What Is XML?
As noted in Chapter 1, XML is derived from SGML. But unlike HTML, XML is not an
application of SGML but is a subset, or profile, of it. That being the case, XML is a
metalanguage in much the same way as SGML. That is, other languages, or
vocabularies, can be developed in XML (more on vocabularies in Chapter 5). As mentioned in
Chapter 1, anything that can be done in XML can also be done in SGML. So why is XML needed?
The Case for XML
Because XML is optimized for use on the World Wide Web, the XML initiative brings to
the table some benefits that are not found in SGML. XML has the ability to work
with HTML for data display and presentation, so XML provides several advantages over SGML for Web-delivered data:
- XML is a smaller language than SGML. The designers of
XML tried to cut out everything in SGML that was not needed for Web delivery.

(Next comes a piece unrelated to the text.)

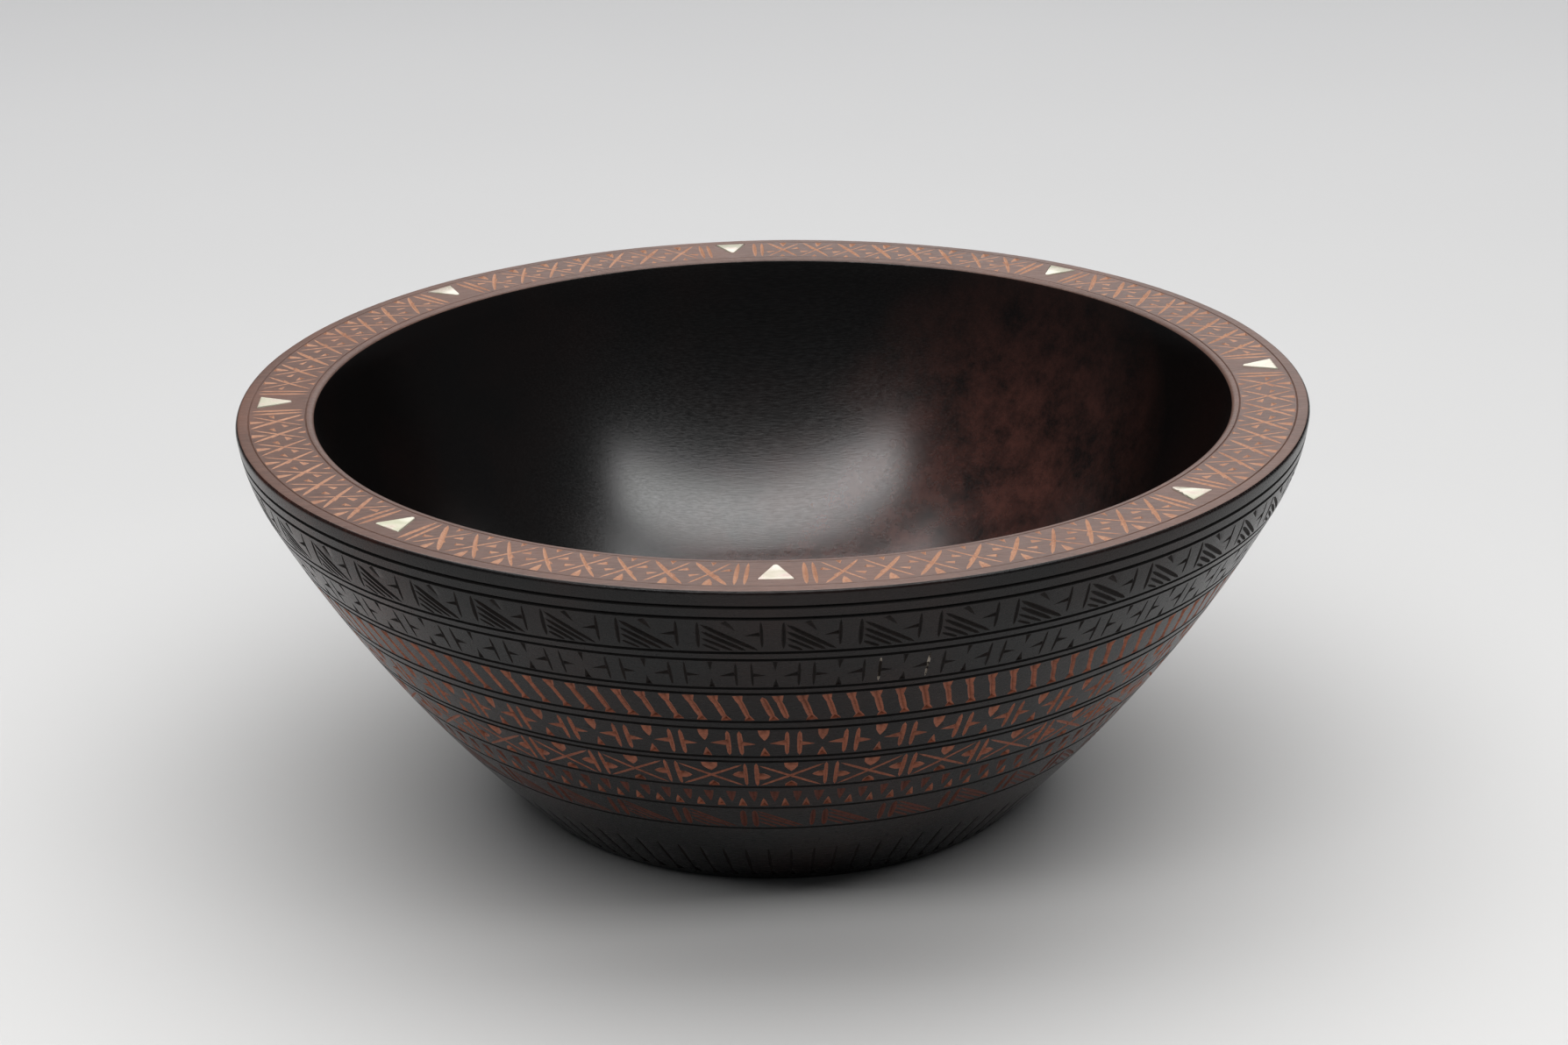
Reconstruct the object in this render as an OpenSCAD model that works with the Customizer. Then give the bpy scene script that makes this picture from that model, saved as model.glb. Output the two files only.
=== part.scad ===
// Carved wooden bowl: a turned body with a wide flat rim, ringed by turned border
// grooves, and eight triangular shell inlays let into pockets in the rim's top.
// Units are millimetres. The origin is the centre of the foot, +Z is up, and the
// first inlay is at the front, towards -Y.

/* [Overall] */

// diameter over the rim
rim_d = 300; // [260:5:340]
// height from the table to the rim's top
bowl_h = 117; // [112:1:124]
// width of the flat rim, from its outer edge to the hollow
rim_w = 21.5; // [21:0.5:24]
// rounding of the rim's outer edge
rim_round = 1.2; // [0.8:0.1:1.6]
// rounding of the rim's inner edge
lip_round = 1.6; // [1:0.1:2]

/* [Outside profile] */

// lean of the wall from upright, just under the rim (degrees)
rim_lean = 6; // [4:0.5:8]
// lean where the shoulder arc meets the long lower arc (degrees)
shoulder_lean = 28; // [26:0.5:30]
// radius of the shoulder arc
shoulder_r = 51; // [47:1:54]
// radius of the long lower arc
wall_r = 411; // [400:1:425]

/* [Hollow] */

// lean of the inside wall at the rim (degrees)
hollow_rim_lean = 14; // [12:0.5:16]
// lean where the inside wall meets the cove (degrees)
cove_lean = 42; // [40:0.5:44]
// radius of the inside wall's arc
hollow_r = 190; // [185:1:192]
// radius of the cove
cove_r = 45; // [42:1:48]

/* [Turned grooves] */

// distances of the grooves down the wall from the rim's rounding, along the surface
groove_runs = [3.4, 6.7, 18.1, 20.9, 32.4, 34.8, 46.9, 50, 63.4, 65.7, 79, 90.7, 103]; // each 3 to 108
// width of a wall groove
groove_w = 1; // [0.8:0.1:1.2]
// depth of a wall groove
groove_depth = 0.6; // [0.4:0.1:0.8]
// distances of the two fine circles on the rim's top, out from the hollow's edge
rim_circle_offsets = [2.1, 17.9]; // each 2 to 18.5
// width of a fine circle
rim_circle_w = 0.6; // [0.5:0.1:0.8]
// depth of a fine circle
rim_circle_depth = 0.4; // [0.3:0.1:0.5]

/* [Inlays] */

// angle of each inlay round the rim, from the front (degrees)
inlay_angles = [0, 51, 96, 141, 185, 225, 271, 316]; // each 0 to 359
// distance of each inlay's sharp point, before rounding, from the hollow's edge
inlay_offsets = [3.4, 3.4, 5.6, 6.2, 6.4, 6, 5.6, 3.4]; // each 3 to 6.6
// length of an inlay across the rim, to its sharp point
inlay_l = 10.2; // [9.6:0.1:10.4]
// width of an inlay at its base
inlay_w = 8.9; // [8:0.1:10]
// thickness of the shell
inlay_t = 2; // [1.8:0.1:2.4]
// height of the shell above the rim
inlay_proud = 0.2; // [0.1:0.05:0.3]
// rounding of an inlay's point
inlay_tip_r = 0.7; // [0.5:0.1:0.9]
// gap round an inlay in its pocket
inlay_gap = 0.1; // [0.05:0.05:0.15]

/* [Colours] */

// stained wood
wood_colour = [0.11, 0.095, 0.09]; // red, green and blue, 0 to 1
// shell
shell_colour = [0.86, 0.82, 0.74]; // red, green and blue, 0 to 1

/* [Hidden] */

$fn = 96;
// surfaces that are cut away reach this far past the wood
over = 1;
rim_r = rim_d / 2;
wall_top_z = bowl_h - rim_round;
hollow_edge_r = rim_r - rim_w;

// Length along the surface of the shoulder arc.
shoulder_run = shoulder_r * (shoulder_lean - rim_lean) * PI / 180;

// Lean, radius and height of the outside wall at a run down it from its top.
function wall_lean(run) =
    run < shoulder_run
    ? rim_lean + run / shoulder_r * 180 / PI
    : shoulder_lean + (run - shoulder_run) / wall_r * 180 / PI;
shoulder_end_r = rim_r - shoulder_r * (cos(rim_lean) - cos(shoulder_lean));
shoulder_end_z = wall_top_z - shoulder_r * (sin(shoulder_lean) - sin(rim_lean));
function run_r(run) =
    run < shoulder_run
    ? rim_r - shoulder_r * (cos(rim_lean) - cos(wall_lean(run)))
    : shoulder_end_r - wall_r * (cos(shoulder_lean) - cos(wall_lean(run)));
function run_z(run) =
    run < shoulder_run
    ? wall_top_z - shoulder_r * (sin(wall_lean(run)) - sin(rim_lean))
    : shoulder_end_z - wall_r * (sin(wall_lean(run)) - sin(shoulder_lean));

// The lower arc ends where it reaches the table.
foot_lean = asin(sin(shoulder_lean) + shoulder_end_z / wall_r);
foot_r = shoulder_end_r - wall_r * (cos(shoulder_lean) - cos(foot_lean));

// The hollow, from the rim down: an arc for the wall, the cove and the flat bottom.
cove_top_r = hollow_edge_r - hollow_r * (cos(hollow_rim_lean) - cos(cove_lean));
cove_top_z = bowl_h - hollow_r * (sin(cove_lean) - sin(hollow_rim_lean));
bottom_r = cove_top_r - cove_r * cos(cove_lean);
bottom_z = cove_top_z - cove_r * (1 - sin(cove_lean));

// How far out the lip's rounding is centred, in lip radii.
lip_reach = 0.72;

// Half the angle at an inlay's point, and the steps its rounding is drawn in.
tip_half_angle = atan(inlay_w / 2 / inlay_l);
tip_steps = 8;

// Point of a shell's -Y flank at x along it.
function flank(x) = [x, -x * tan(tip_half_angle)];

// The chips in the second shell's flank.
second_chips = [[0.8, 0.66], [0.6, 0.44], [0.4, 0.3]];

// A circular segment on the chord from p to q, on the left of that direction,
// with a wedge behind the chord to join it to the shape it stands on.
module bulge(p, q, r) {
    chord = norm(q - p);
    along = (q - p) / chord;
    out = [-along[1], along[0]];
    centre_depth = sqrt(r * r - chord * chord / 4);
    reach = r - centre_depth + over;
    wedge_depth = chord / 8;
    middle = (p + q) / 2;
    intersection() {
        translate(middle - out * centre_depth) circle(r = r);
        polygon([p, middle - out * wedge_depth, q, q + out * reach, p + out * reach]);
    }
}

// Right half of the solid outline, before it is hollowed.
module outside_profile() {
    rim_top = [rim_r - rim_round, bowl_h];
    wall_top = [rim_r, wall_top_z];
    shoulder_end = [shoulder_end_r, shoulder_end_z];
    foot_edge = [foot_r, 0];
    polygon([[0, 0], foot_edge, shoulder_end, wall_top, rim_top, [0, bowl_h]]);
    bulge(rim_top, wall_top, rim_round);
    bulge(wall_top, shoulder_end, shoulder_r);
    bulge(shoulder_end, foot_edge, wall_r);
}

// Right half of the hollow.
module hollow_profile() {
    lip = [hollow_edge_r, bowl_h];
    cove_top = [cove_top_r, cove_top_z];
    bottom_edge = [bottom_r, bottom_z];
    polygon([[0, bottom_z], bottom_edge, cove_top, lip, [hollow_edge_r, bowl_h + over],
             [0, bowl_h + over]]);
    bulge(lip, cove_top, hollow_r);
    bulge(cove_top, bottom_edge, cove_r);
}

// What is cut away to round the rim's inner edge. The circle reaches a little past
// the wall, so that the two cross instead of just touching.
module lip_profile() {
    lip_x = hollow_edge_r + lip_round * lip_reach;
    difference() {
        translate([hollow_edge_r - over, bowl_h - lip_round])
            square([lip_x - hollow_edge_r + over, lip_round + over]);
        translate([lip_x, bowl_h - lip_round]) circle(r = lip_round);
    }
}

// V of a groove at a point of the surface whose outward normal leans up by tilt.
module groove_profile(tilt, width, depth) {
    rotate(tilt)
        polygon([[-depth, 0], [over, -width / 2 * (1 + over / depth)],
                 [over, width / 2 * (1 + over / depth)]]);
}

// Outline of an inlay's pocket or shell, point towards the hollow, along +X. The
// point is rounded from one flank to the other in tip_steps equal turns. Each chip
// is a step in the -Y flank, from one share of the length to another.
module inlay_outline(grow, chips = []) {
    base_x = inlay_l + grow;
    corner_y = inlay_w / 2 + grow * (1 + sin(tip_half_angle)) / cos(tip_half_angle);
    tip_x = inlay_tip_r / sin(tip_half_angle);
    tip_r = inlay_tip_r + grow;
    tip = [
        for (step = [0 : tip_steps])
            let (turn = (90 - tip_half_angle) * (2 * step / tip_steps - 1))
                [tip_x - tip_r * cos(turn), tip_r * sin(turn)]
    ];
    chip_steps = [
        for (chip = chips)
            let (outer_x = inlay_l * chip[0], inner_x = inlay_l * chip[1])
                each [flank(outer_x), [outer_x, flank(inner_x)[1]], flank(inner_x)]
    ];
    polygon(concat([[base_x, -corner_y]], chip_steps, tip, [[base_x, corner_y]]));
}

// Places what follows at inlay number i, its point at the inlay's inner end.
module at_inlay(i) {
    rotate([0, 0, inlay_angles[i] - 90])
        translate([hollow_edge_r + inlay_offsets[i], 0, bowl_h + inlay_proud - inlay_t])
            children();
}

module bowl_body() {
    color(wood_colour)
        difference() {
            rotate_extrude() outside_profile();
            rotate_extrude() hollow_profile();
            rotate_extrude() lip_profile();
            for (run = groove_runs)
                rotate_extrude()
                    translate([run_r(run), run_z(run)])
                        groove_profile(-wall_lean(run), groove_w, groove_depth);
            for (offset_r = rim_circle_offsets)
                rotate_extrude()
                    translate([hollow_edge_r + offset_r, bowl_h])
                        groove_profile(90, rim_circle_w, rim_circle_depth);
            for (i = [0 : len(inlay_angles) - 1])
                at_inlay(i) linear_extrude(height = inlay_t + over) inlay_outline(inlay_gap);
        }
}

// One piece of shell.
module shell(i, chips = []) {
    color(shell_colour)
        at_inlay(i) linear_extrude(height = inlay_t) inlay_outline(0, chips);
}

module inlay_1() { shell(0); }
module inlay_2() { shell(1, second_chips); }
module inlay_3() { shell(2); }
module inlay_4() { shell(3); }
module inlay_5() { shell(4); }
module inlay_6() { shell(5); }
module inlay_7() { shell(6); }
module inlay_8() { shell(7); }

bowl_body();
inlay_1();
inlay_2();
inlay_3();
inlay_4();
inlay_5();
inlay_6();
inlay_7();
inlay_8();
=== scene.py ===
import math
import random
from collections import namedtuple

import bpy
import numpy as np
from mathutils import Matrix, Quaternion, Vector, geometry, noise


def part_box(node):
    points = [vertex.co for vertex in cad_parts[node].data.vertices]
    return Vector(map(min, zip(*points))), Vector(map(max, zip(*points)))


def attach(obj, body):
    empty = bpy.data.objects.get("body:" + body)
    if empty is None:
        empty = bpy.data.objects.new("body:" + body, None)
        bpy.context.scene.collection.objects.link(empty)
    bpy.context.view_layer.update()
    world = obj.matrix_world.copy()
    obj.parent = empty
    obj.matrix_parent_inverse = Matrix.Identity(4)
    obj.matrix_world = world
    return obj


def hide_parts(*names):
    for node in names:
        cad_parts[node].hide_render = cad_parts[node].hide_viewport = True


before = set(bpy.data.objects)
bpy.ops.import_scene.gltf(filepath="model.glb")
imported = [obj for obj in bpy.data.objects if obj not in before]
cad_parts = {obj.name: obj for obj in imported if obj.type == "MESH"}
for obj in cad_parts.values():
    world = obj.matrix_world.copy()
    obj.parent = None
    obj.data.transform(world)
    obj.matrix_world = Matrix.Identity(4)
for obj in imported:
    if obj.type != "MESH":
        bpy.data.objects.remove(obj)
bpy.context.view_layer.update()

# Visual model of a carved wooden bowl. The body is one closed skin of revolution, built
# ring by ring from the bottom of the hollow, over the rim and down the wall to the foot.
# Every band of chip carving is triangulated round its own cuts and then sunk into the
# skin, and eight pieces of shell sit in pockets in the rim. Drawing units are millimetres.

body_lo, body_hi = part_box("bowl_body")

# ---------------------------------------------------------------- dimensions

RIM_R = 150.0
MM = (body_hi.x - body_lo.x) / (2 * RIM_R)
BOWL_H = (body_hi.z - body_lo.z) / MM
RIM_W = 21.5
HOLLOW_EDGE_R = RIM_R - RIM_W
RIM_ROUND = 1.2
LIP_ROUND = 1.6
# The foot's rounding, and how far inside the wall's end it is centred.
FOOT_ROUND = 0.7
FOOT_INSET = 1.0
# Where the rim's lighter wood stops on the lip's rounding and on the outer edge's, as the
# direction that the surface faces there: 0 is outward and 90 is up (degrees). On the lip the
# lighter wood reaches further down, partly as the rim's own colour and partly as a painted sheen.
LIP_STAIN_AND_SHEEN = 150
EDGE_STAIN = 60

# Outside wall: a shoulder arc, then a long lower arc. Leans are from upright.
RIM_LEAN = math.radians(6)
SHOULDER_LEAN = math.radians(28)
SHOULDER_R = 51.0
WALL_R = 411.0

# Hollow: a wall arc, then a cove on to the bottom.
HOLLOW_RIM_LEAN = math.radians(14)
COVE_LEAN = math.radians(42)
HOLLOW_R = 190.0
COVE_R = 45.0
# The bottom is dished a little: its lean at its edge, and at its innermost ring.
DISH_LEAN = math.radians(86.5)
DISH_MIDDLE_LEAN = math.radians(89.3)

# Turned grooves, by their distance down the wall, and the fine circles on the rim.
GROOVES = [3.4, 6.7, 18.1, 20.9, 32.4, 34.8, 46.9, 50.0, 63.4, 65.7, 79.0, 90.7, 103.0]
GROOVE_HALF_W = 0.5
GROOVE_DEPTH = 0.6
FAINT_GROOVE_DEPTH = 0.35
FIRST_FAINT_GROOVE = 10
RIM_CIRCLES = [2.1, 17.9]
RIM_CIRCLE_HALF_W = 0.25
RIM_CIRCLE_DEPTH = 0.3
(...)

The result is a much simpler and slimmed down language. (The specification
proves this: the basic SGML specification is about 155 pages long, while the
XML specification is only about 35 pages long.)
- XML includes a specification for a hyperlinking scheme, which is described as
a separate language called Extensible Linking
Language (XLL). Not only does XML support the basic hyperlinking found in HTML, but it takes the concept further
with extended linking. (Extended linking is covered in detail in Chapter 8 .) While
SGML allows a hyperlinking mechanism to be defined, it does not include
hyperlinking as part of its original specification.
- XML includes a specification for a style language called
Extensible Stylesheet Language (XSL). This
language provides support for a style-sheet mechanism, also something that is
not found in SGML. Style sheets allow an author to create a template of
various styles (such as bold, italic, and so on) or combinations of styles and
apply them to elements in a document.
NOTE
XLL and XSL are two powerful additions to the XML family of languages. XLL is
discussed in Chapter 7, and XSL is covered in Chapter 8.
To put it simply, XML provides 80 percent of the features and functionality of
SGML with 20 percent of the complexity.
XML Is About Data
If HTML is about displaying information, XML is about
describing information. XML is a standard language used to structure and describe data that can be understood by
different applications. The power of XML is its ability to separate the user interface from the
data. Let's rewrite the memo document from Chapter 1 and see how this works. The XML
code for the new document is shown here:
<?xml version="1.0"?>
<MEMO>
<TO>Jodie</TO>
<FROM>Bill</FROM>
<CC>Philip</CC>
<SUBJECT>Chapter 2</SUBJECT>
<BODY>This is where we start getting into some XML code!</BODY>
</MEMO>
|
You'll notice that the code above looks similar to the SGML version of the
document in Chapter 1, with the exception that every element has a closing tag—but more on
that later. Notice here that nothing inherent in the document indicates how the data should
look. In other words, no formatting information (such as bold or italic fonts, text indent, and
font size) is included. However, much of the document code describes what the data
is. A human reader could easily look at this code and understand what the document is about and how it is structured.
XML documents are also known as self-describing. That is, each document contains
the set of rules to which its data must conform. Because any set of rules can be reused in
another document, other authors can easily create the same
class of document, if necessary.
NOTE
Document classes are discussed in Chapter 4. The class concept was borrowed
from object-oriented programming, in which each class is used to describe a group of
objects that have a common set of characteristics. Classing documents is a powerful way
to group documents based on the kind of content they contain.
Some other ways that XML can be used to work with data include the following:
- Using XML as a data interchange format. Many systems that have been in use
for a while, called legacy systems, can contain data in disparate formats, and
developers are doing a lot of work to connect these systems using the Internet. One of
their challenges is to be able to exchange data between systems that ordinarily are
not compatible. XML might be the answer. Since the XML text format is
standards based (implying that many applications can
understand it), data can be converted to XML and then easily read by another
system or application.
- Using XML for Web data. Imagine having an HTML page
in which none of the content is located on the page itself. Instead, the
content is stored in an XML file, and the HTML page is used simply for
formatting and display. The content can be updated, translated into another
language, or otherwise modified without an author ever having to touch the
HTML code.
- Using XML to create a common data store for
information that might get used in many different ways. Suppose, for example,
that you are writing an article for a magazine. The publisher also wants to
include the article on a Web site and then submit it for inclusion in a book
or journal. If the original article was authored in a proprietary format, such
as RTF, the article would have to be reworked for the Web posting and then
probably reworked again for the book or journal. If the article was written in
XML, however, it could be published to the three different environments
simultaneously because the data of the article is independent of how it is
being displayed. The formatting, layout, and so on are dependent upon the
application using the data and are not attached to the content itself.
Furthermore, the application code that displays the data needs to be written
only once, and it then can be used to display any number of articles.
As you will see, XML can be an extremely powerful way to author and store data,
not only for use on the Web but for use in other applications as well.